I haven’t been blogging for a while because I’ve just finished organizing the national meeting of the Australian Anthropological Society and my wife, Tonia, got kicked by our (soon-to-be-former-) stallion. But I had to put down some thoughts having watched a lengthy interview with Richard Dawkins, recently retired Oxford professor, the other night. Andrew Denton, one of the more skillful interviewers on Australia’s ABC, tried to get Prof. Dawkins to talk about a range of issues, personal insights, and life lessons as part of ‘Elders’, a series of interviews with older individuals who might theoretically offer some sort of insight from their longer and accomplished lives.

You can watch the video in three parts on YouTube, starting with this segment:

Dawkins discussed, among other subjects, his childhood in Africa, Wikipedia, the influence of his parents on his scientific worldview, his sense of wonder in the face of evolution and the natural world, as well as his feeling that the belief in a divine creator actually belittles our sense of the universe. Dawkins expressed again his views on human problems with perceiving beyond a humanist scale, a topic he had done at greater length in his talk on the ‘queer’ universe at TEDs. You can also watch the ‘Elders’ video and video extras on the ABC website, or read the transcript.

The interview was painful toward the end, I found (I’m not alone — see the discussion on Reddit). Dawkins is brittle and prickly at his best, and when he doesn’t like the way things are going, he can be positively obtuse and testy.
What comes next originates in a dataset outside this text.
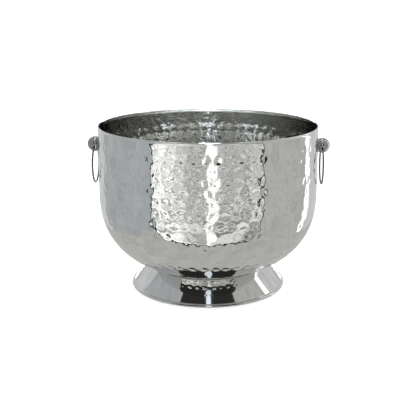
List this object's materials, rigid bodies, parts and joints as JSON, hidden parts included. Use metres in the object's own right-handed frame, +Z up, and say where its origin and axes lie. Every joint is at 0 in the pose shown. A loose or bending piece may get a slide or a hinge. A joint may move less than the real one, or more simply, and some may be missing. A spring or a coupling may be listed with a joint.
{
  "type": "champagne bucket",
  "caption": "Deep hammered metal bowl on a flared round foot, with a ball knob and loose drop ring at each side, for holding ice and bottles.",
  "frame": {"origin": "on the ground, on the bowl's axis, at the bottom of the foot's hem", "axes": "+Z up out of the bowl's mouth, +X towards the right-hand handle, +Y away from the front"},
  "size_m": [0.401, 0.3612, 0.2725],
  "materials": {
    "hammered_steel": "mirror-polished stainless steel with rows of hammer marks",
    "polished_steel": "smooth mirror-polished stainless steel",
    "knob_steel": "polished steel ball",
    "ring_wire": "polished round wire",
    "fastener_steel": "plain satin steel fastener"
  },
  "bodies": {
    "bucket": {"bowl": "hammered_steel", "foot": "polished_steel", "knob_right": "knob_steel", "knob_washer_right": "fastener_steel", "knob_screw_right": "fastener_steel", "knob_left": "knob_steel", "knob_washer_left": "fastener_steel", "knob_screw_left": "fastener_steel"},
    "right_handle": {"ring_right": "ring_wire"},
    "left_handle": {"ring_left": "ring_wire"}
  },
  "joints": [
    {"name": "right_ring_swing", "type": "hinge", "parent": "bucket", "child": "right_handle", "pos_m": [0.18795, 0, 0.2342], "axis": [0, -1, 0], "range_deg": [-5, 192]},
    {"name": "left_ring_swing", "type": "hinge", "parent": "bucket", "child": "left_handle", "pos_m": [-0.18795, 0, 0.2342], "axis": [0, 1, 0], "range_deg": [-5, 192]}
  ]
}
Denton, in contrast, can be gentle and funny when someone is working with him, but he doesn’t hold up well, it seems, with such a challenging subject. There were moments when it felt like a soft-focus celebrity interview of a high-functioning but affectively flat android (note: to all the Dawkins fans, this is a metaphor, I don’t actually think Dawkins was grown in a vat of nutrient fluid). In other words, I’m not sure this was a shining moment for either of them, although it definitely starts out better than it ends.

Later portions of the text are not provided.